The scientists accomplished the work by targeting a family of proteins on the surface of certain cells.
In the study, first author Neil C. Henderson, MD, PhD, a former postdoctoral associate in Sheppard’s laboratory and now at the University of Edinburgh, and an international team of scientists first devised a genetic technique to selectively knock out a five-member family of receptors known as alpha V integrins (“INT-uh-grins”) in the collagen-producing fibroblast cells of mice. These cells drive the excessive scarring seen in fibrosis.
The genetic deletion had a strong protective effect: Methods that reliably induce liver scarring in normal mice had little effect on mice lacking alpha V integrins. Knocking out alpha V integrins also protected the mice from fibrosis of the lungs and kidney.
On the other hand, the scientists did not observe any protective effect when they knocked out individual members of the alpha V integrin family, suggesting that fibrosis may be best treated by targeting the family as a whole.
The study was reported online on Nov. 10 Nature Medicine.
Drug Developed to Block Integrins
Based on these findings, members of the team based at St. Louis University in Missouri designed a drug that specifically blocks the action of all five alpha V integrins, and the compound prevented fibrosis as effectively as the genetic deletion of these integrins. Moreover, the drug, known as CWHM 12, was able to prevent the progression of established fibrosis in the liver and lungs, and even to reverse some of the damage caused to those organs by fibrotic disease.

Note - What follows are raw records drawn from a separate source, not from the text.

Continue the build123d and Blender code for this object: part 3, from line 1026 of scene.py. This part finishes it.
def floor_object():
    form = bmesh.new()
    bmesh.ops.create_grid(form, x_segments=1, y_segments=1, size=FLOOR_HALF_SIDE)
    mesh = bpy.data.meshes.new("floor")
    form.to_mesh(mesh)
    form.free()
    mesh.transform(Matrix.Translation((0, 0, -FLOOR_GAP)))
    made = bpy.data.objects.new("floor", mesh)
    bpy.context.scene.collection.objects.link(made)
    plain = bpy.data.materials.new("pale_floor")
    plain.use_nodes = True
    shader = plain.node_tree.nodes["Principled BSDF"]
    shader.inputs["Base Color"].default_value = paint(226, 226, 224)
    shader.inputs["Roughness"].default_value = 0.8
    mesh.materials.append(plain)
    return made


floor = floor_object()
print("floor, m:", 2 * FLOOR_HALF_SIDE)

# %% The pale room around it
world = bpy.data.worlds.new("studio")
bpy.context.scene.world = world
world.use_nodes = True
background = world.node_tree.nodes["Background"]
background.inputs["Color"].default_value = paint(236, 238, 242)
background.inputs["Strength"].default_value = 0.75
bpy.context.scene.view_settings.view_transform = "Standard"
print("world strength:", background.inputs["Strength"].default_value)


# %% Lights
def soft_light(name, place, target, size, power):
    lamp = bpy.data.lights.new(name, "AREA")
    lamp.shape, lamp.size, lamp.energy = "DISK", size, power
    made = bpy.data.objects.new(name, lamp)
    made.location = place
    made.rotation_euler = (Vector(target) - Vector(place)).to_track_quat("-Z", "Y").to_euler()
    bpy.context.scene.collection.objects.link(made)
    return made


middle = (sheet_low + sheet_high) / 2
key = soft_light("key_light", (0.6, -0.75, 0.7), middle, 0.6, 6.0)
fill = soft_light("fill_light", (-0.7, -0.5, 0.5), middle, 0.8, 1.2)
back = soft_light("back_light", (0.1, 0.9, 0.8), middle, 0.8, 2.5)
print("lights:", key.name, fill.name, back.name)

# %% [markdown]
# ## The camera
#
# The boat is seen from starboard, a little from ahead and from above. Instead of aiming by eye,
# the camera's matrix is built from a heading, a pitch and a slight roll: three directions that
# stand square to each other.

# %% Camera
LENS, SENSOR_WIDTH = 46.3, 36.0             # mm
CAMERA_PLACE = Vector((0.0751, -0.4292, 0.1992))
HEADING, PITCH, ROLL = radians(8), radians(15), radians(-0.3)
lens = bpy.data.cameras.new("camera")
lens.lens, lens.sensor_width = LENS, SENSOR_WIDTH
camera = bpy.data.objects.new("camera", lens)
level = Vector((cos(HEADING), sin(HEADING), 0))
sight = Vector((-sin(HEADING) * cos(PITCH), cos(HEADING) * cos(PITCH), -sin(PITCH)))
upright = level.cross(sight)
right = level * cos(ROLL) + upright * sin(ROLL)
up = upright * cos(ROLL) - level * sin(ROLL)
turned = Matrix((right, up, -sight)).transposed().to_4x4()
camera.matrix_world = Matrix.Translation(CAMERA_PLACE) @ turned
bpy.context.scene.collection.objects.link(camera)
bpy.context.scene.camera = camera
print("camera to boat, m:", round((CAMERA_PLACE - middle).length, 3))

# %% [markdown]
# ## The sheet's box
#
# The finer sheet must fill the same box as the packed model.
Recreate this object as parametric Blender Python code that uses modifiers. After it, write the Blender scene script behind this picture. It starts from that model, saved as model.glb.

Integrins, which are paired proteins that poke through cell membranes like the two prongs of a clothespin, help cells join together to form solid organs, such as the heart, lungs, and liver, by clamping onto a structural framework known as the extracellular matrix (ECM). But integrins also act as bidirectional antennae, detecting and transmitting information about events outside the cell to the cell’s interior, and relaying information about changes inside the cell to the ECM.